English text I've found to be around 4.5, 4.6, 4.3.
It's in a very narrow range.
So you can identify that immediately.
Now of course it does depend on having sufficient data.
Okay.
Very small files, the entropy counts are going to be skewed.
I've found that in practice around 4K is where it starts to get reasonably accurate.
Of course the more you have, the more accurate it looks.
So histogram, I've kind of talked about that already.
Just on the chart, on the left side of the chart, that's going to be the zero count and
on the right side of the chart is the 255 count and the darker lines are at 16 value
intervals.
So at 16 the line is a little darker.
At 32 the line is a little darker just to kind of break it up a little bit.

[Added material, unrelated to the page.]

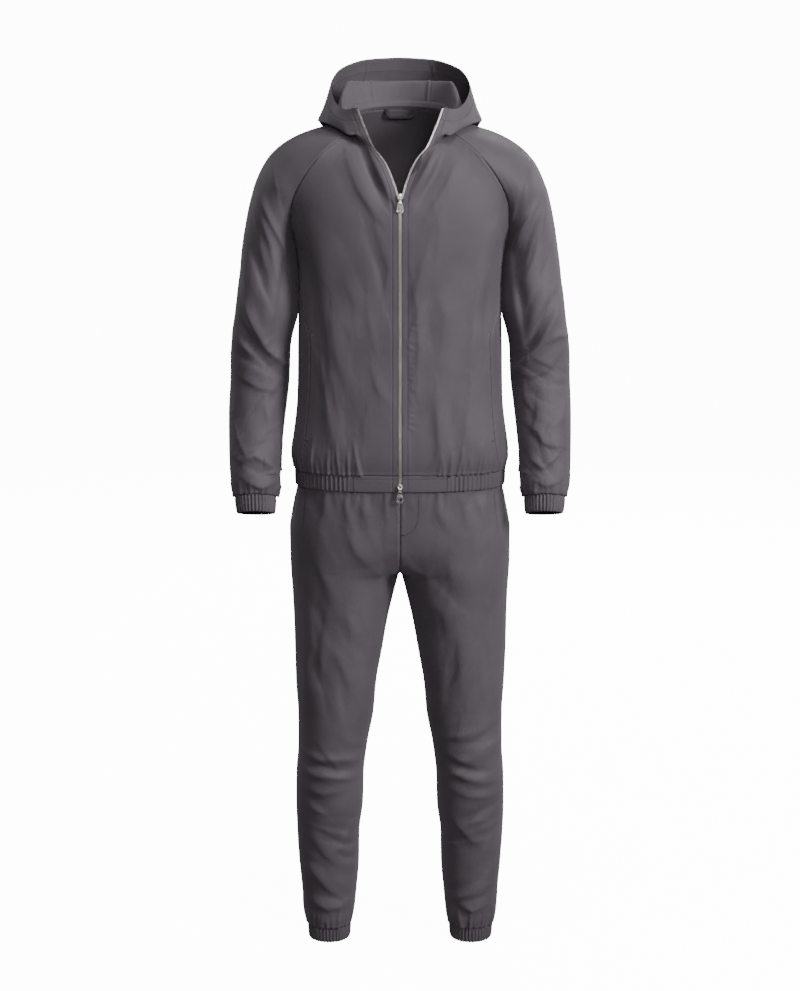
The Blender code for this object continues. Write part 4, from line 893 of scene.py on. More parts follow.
def crease_rise(p, n):
    """Height of the creases at points with outward directions n."""
    rise = np.zeros(p.shape[:-1])
    x = p[..., 0]
    z = p[..., 2]
    for face, half, high, *line in ALL_CREASES:
        points = np.array(line, float).reshape(-1, 2)
        reach = 3.2 * half
        near = (
            (x > points[:, 0].min() - reach) & (x < points[:, 0].max() + reach)
            & (z > points[:, 1].min() - reach) & (z < points[:, 1].max() + reach)
            & (face * n[..., 1] > 0)
        )
        if not near.any():
            continue
        steps = np.diff(points, axis=0)
        lengths = np.linalg.norm(steps, axis=1)
        total = lengths.sum()
        best = np.full(near.sum(), 1e9)
        across = np.zeros(near.sum())
        along = np.zeros(near.sum())
        before = 0.0
        q = np.stack([x[near], z[near]], axis=-1)
        for start, step, length in zip(points, steps, lengths):
            rel = q - start
            t = np.clip(rel @ step / length**2, 0, 1)
            off = rel - t[:, None] * step
            far = np.linalg.norm(off, axis=1)
            closer = far < best
            turn = np.sign(step[0] * rel[:, 1] - step[1] * rel[:, 0])
            best = np.where(closer, far, best)
            across = np.where(closer, far * turn, across)
            along = np.where(closer, before + t * length, along)
            before += length
        ends = np.sin(np.pi * np.clip(along / total * 0.86 + 0.07, 0, 1)) ** 0.7
        swell = 1 + 0.22 * np.sin(along / 17.0 + points[0, 0])
        sharp = np.where(across < 0, half * 0.5, half * 1.25)
        shape = np.exp(-((across / sharp) ** 2))
        beside = np.exp(-(((across + 1.7 * half) / half) ** 2))
        facing = np.clip(face * n[..., 1][near], 0, 1) ** 0.6
        rise[near] += FOLD_LIFT * high * ends * swell * (shape - 0.32 * beside) * facing
    return rise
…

Many file types I've discovered have unique histogram characteristics.
And so I've used that.
You can identify them very quickly in many cases.
All right.
So of course here's how you identify a file.
You've got this new file.
What is it?
Well, you look at the extension, but that doesn't mean anything, right?
You look at the magic number.
That may mean something if it's not disguised as something.
You can apply a visualization.
That's what this tool does.
It will also do the ID.
The audioization, which is kind of a very strange word, but it's actually out there.
And then statistics.
So here's what we check on the file.
You know, what's in it?
Does it match the extension?
Does it have unusual data?
Does it have hidden data?
Does it have appended data?
Is part of it compressed?
We can tell a lot.
All right.
That's just a command line for using the histogram tool.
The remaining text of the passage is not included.